Where Do AED Hallucinations Come From?

It is a well-known fact that encoder-decoder (AED) models for speech-to-text (STT) transcription are prone to hallucinations [1]. These hallucinations are primarily present in audio segments containing sparse speech - long pauses filled with silence or ambient noise - or segments containing no speech at all.

Some authors have previously attempted to tackle these hallucinations with post-processing [2], training data selection [3], test-time data filtering [4], and fine-tuning with specific non-speech datasets [5]. In my own work, I have applied these and other techniques to suppress hallucinations in AED models, with good success.

Some residual hallucinations remain despite this careful, multi-pronged treatment, and they still manifest on audio that, to a human ear, is relatively unambiguous. This is surprising, given that the model is able to transcribe challenging audio accurately across dozens of languages - it feels counterintuitive that a much simpler task, deciding on the mere presence of speech in a given segment, should be problematic. Motivated by this, and as an excuse to develop skills relevant to interpretability work, I decided to look more closely at the model internals to understand the origin of hallucinations.

The specific question I am looking to answer is: does the model internally represent the difference between speech and non-speech, and simply not surface it in its output? Or is the speech/non-speech distinction simply absent?

There are two possible cases:

Case A: a latent is_speech representation exists in the encoder activations, but has no causal path to the output - the decoder ignores it, which means the information is there but the model just doesn’t report it.
Case B: no such representation exists. The encoder processes all audio through the same features regardless of content.

A standard performance evaluation - word error rate, or WER - collapses both cases to the same observable, so we need to look inside the model.

Method

Linear probing

The main approach revolves around the linear representation hypothesis: if the speech/non-speech concept is linearly encoded in the residual stream, a logistic regression trained on mean-pooled layer activations should be able to separate the two classes. We train one probe per encoder layer and track accuracy with depth - this tells us where (if anywhere) the distinction emerges, and how strongly it is encoded.

More concretely: at each encoder layer, every example produces a vector in \(\mathbb{R}^d\) (here, \(d = 1792\) for the deep encoder stage). A direction in this space is a unit vector along which the two classes tend to sit on opposite sides of a hyperplane.

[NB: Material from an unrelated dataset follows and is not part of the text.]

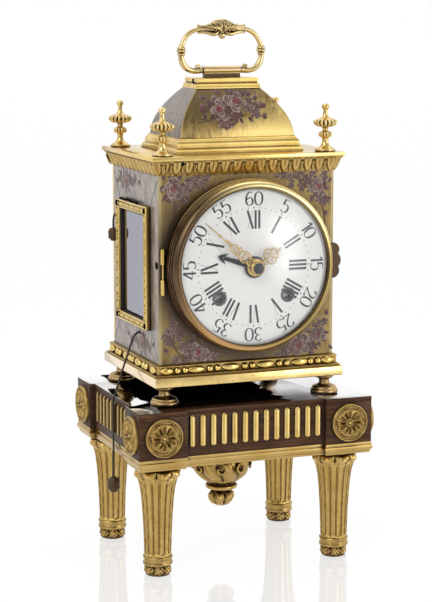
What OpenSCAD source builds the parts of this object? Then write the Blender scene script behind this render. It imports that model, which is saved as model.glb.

Logistic regression finds this hyperplane; its weight vector \(\mathbf{w}\) is the direction. If such a direction exists, projecting any activation onto it produces a scalar that we can interpret as “how much of the speech concept is present at this layer”.

A flat curve near chance accuracy at all layers would be evidence for Case B - no latent representation. A curve that rises early would indicate the distinction is grounded in low-level acoustic feature rather than semantic abstraction.

Activation collection

We register a forward hook on each transformer layer in the encoder. The hook captures the residual stream output (shape [batch, seq_len, d]) and mean-pools over the time dimension, giving one vector per example per layer:

def make_hook(layer_idx):
    def hook(module, input, output):
        x = output[0]   # (batch, seq_len, hidden_dim)
        layer_buffer[layer_idx] = x.float().mean(dim=1).detach().cpu()
    return hook

handles = [layer.register_forward_hook(make_hook(i))
           for i, layer in enumerate(head.encoder.layers)]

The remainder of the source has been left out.